#### Data shown

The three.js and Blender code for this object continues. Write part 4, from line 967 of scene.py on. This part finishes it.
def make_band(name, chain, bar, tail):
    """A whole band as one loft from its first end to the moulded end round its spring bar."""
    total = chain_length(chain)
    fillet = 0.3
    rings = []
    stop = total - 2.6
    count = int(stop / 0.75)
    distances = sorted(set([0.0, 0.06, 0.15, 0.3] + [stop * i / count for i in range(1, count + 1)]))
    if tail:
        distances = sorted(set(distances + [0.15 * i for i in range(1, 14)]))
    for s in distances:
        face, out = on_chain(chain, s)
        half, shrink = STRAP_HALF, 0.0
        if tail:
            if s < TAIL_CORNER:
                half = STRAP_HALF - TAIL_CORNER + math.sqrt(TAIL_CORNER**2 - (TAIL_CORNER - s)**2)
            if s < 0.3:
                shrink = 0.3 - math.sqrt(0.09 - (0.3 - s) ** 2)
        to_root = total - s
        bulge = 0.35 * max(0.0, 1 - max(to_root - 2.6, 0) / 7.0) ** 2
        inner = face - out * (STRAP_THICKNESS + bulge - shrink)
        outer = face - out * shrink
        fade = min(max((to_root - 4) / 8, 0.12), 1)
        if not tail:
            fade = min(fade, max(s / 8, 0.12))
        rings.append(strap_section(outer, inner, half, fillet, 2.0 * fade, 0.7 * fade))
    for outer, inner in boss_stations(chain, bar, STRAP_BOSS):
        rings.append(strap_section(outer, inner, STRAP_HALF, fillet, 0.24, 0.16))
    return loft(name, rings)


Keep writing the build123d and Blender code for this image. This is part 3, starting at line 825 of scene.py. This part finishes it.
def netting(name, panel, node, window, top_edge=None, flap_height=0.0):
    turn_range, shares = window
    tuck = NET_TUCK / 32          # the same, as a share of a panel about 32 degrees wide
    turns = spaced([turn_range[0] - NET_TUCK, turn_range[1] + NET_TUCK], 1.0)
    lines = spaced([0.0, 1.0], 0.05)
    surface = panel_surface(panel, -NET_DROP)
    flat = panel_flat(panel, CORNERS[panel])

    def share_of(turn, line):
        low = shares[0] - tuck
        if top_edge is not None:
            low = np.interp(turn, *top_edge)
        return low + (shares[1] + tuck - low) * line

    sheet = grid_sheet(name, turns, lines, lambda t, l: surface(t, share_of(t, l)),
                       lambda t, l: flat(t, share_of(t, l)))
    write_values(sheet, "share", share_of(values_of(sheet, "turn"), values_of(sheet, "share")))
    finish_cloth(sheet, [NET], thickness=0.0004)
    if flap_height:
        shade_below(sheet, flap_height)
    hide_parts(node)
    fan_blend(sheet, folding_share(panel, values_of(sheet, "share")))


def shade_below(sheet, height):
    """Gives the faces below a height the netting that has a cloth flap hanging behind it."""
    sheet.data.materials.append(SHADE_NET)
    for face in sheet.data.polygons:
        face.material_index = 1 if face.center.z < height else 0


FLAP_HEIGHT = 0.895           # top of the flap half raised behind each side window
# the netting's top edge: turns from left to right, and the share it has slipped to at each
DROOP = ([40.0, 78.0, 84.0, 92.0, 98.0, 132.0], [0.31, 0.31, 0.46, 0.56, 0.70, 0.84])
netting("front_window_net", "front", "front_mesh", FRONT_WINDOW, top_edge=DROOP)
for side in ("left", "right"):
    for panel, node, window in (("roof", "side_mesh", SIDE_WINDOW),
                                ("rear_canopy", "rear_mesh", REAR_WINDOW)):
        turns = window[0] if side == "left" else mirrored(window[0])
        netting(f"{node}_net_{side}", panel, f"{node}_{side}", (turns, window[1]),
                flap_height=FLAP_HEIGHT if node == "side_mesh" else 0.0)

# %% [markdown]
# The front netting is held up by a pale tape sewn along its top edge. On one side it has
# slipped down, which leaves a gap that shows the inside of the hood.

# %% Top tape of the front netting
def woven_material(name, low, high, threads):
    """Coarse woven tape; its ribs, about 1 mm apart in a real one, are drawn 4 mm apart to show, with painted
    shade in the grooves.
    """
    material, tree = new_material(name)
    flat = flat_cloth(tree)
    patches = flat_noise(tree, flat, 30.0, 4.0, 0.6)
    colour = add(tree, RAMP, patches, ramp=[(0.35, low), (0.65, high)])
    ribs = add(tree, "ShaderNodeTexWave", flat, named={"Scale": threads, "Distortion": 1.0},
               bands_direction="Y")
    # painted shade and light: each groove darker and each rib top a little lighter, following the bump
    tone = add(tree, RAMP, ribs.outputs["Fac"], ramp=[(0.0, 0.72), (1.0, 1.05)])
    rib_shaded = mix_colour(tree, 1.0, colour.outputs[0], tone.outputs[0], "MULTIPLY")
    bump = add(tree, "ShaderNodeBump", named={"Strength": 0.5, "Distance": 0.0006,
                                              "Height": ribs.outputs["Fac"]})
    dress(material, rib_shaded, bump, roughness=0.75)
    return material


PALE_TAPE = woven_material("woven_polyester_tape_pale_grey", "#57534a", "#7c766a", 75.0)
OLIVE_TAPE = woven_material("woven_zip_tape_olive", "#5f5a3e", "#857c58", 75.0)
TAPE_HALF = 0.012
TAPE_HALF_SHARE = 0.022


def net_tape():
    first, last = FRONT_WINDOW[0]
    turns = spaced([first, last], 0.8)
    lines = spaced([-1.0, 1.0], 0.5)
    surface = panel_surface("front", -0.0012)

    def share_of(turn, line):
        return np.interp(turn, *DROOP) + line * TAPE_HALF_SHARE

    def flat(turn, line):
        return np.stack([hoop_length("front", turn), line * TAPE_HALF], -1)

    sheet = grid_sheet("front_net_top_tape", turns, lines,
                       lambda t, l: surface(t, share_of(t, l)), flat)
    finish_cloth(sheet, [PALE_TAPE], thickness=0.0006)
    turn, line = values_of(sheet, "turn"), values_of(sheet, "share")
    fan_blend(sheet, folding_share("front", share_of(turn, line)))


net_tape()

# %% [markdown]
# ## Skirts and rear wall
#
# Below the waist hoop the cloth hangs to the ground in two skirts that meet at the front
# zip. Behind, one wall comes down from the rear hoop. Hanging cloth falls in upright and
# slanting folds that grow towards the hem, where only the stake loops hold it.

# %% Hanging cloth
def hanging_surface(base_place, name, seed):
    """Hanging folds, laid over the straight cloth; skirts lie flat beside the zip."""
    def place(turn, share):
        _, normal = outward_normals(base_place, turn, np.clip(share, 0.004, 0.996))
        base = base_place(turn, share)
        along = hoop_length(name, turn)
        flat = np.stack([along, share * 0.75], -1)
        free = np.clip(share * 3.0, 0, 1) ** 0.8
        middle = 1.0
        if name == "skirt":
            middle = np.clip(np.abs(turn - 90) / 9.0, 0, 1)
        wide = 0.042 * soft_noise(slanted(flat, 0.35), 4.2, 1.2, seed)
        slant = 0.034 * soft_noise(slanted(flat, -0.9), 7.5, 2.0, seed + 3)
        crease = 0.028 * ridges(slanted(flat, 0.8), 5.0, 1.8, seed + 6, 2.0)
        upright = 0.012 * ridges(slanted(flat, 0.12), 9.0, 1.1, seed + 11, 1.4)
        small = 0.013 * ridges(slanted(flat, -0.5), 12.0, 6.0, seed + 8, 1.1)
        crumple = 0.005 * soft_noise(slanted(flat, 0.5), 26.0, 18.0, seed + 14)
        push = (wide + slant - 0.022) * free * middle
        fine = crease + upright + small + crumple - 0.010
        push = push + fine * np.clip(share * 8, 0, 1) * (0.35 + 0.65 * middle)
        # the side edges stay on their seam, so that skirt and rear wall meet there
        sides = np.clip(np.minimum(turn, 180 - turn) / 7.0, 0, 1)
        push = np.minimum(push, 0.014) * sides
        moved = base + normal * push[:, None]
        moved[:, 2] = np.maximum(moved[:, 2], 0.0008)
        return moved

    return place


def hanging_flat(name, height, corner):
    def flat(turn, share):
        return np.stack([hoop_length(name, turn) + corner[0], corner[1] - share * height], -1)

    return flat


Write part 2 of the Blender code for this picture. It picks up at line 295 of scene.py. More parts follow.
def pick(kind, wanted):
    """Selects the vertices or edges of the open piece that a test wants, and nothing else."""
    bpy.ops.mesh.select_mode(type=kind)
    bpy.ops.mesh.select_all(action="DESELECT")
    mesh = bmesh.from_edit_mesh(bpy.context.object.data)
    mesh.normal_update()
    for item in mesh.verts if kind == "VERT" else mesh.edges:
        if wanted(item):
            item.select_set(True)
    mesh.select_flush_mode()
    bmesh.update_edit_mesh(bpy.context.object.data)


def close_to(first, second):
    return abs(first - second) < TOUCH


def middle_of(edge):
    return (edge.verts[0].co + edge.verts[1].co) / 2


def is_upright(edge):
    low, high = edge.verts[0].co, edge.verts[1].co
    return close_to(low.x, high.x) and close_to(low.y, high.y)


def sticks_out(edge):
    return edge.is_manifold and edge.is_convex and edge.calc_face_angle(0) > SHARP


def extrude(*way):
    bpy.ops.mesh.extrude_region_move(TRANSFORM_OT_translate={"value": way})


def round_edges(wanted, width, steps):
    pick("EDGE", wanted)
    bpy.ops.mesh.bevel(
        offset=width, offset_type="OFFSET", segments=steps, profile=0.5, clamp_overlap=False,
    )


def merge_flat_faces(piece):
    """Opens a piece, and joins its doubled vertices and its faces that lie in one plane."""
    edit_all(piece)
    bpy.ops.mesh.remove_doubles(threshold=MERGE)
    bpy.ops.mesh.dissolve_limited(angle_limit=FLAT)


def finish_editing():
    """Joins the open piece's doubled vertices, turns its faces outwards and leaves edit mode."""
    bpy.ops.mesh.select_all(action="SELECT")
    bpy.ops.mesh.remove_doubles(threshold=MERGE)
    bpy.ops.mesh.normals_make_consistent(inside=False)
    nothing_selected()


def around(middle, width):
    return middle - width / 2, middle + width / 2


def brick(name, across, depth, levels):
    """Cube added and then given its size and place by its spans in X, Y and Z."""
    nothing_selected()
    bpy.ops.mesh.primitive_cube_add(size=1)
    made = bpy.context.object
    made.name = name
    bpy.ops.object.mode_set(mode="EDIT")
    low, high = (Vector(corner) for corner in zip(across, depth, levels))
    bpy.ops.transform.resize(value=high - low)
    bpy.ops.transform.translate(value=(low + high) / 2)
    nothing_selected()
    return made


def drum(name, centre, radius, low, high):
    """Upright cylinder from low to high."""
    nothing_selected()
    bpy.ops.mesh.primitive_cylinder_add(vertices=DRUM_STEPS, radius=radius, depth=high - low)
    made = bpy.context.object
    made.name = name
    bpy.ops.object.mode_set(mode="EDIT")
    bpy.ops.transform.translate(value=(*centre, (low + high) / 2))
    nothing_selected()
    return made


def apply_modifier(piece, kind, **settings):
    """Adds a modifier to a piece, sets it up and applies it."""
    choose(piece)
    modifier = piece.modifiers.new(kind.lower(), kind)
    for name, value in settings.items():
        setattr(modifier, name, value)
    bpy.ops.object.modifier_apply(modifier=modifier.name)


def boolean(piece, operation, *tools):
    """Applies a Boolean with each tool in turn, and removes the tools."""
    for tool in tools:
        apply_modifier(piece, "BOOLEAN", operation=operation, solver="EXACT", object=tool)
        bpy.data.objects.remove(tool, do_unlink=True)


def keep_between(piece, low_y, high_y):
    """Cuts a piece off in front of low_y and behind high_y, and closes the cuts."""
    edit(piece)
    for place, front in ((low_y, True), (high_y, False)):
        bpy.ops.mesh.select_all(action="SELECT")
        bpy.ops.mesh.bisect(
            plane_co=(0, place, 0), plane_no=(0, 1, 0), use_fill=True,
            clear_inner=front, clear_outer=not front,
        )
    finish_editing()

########

*Goal*
Find every line that holds "finishes" and copy it.

*Response*
The three.js and Blender code for this object continues. Write part 4, from line 967 of scene.py on. This part finishes it.
Keep writing the build123d and Blender code for this image. This is part 3, starting at line 825 of scene.py. This part finishes it.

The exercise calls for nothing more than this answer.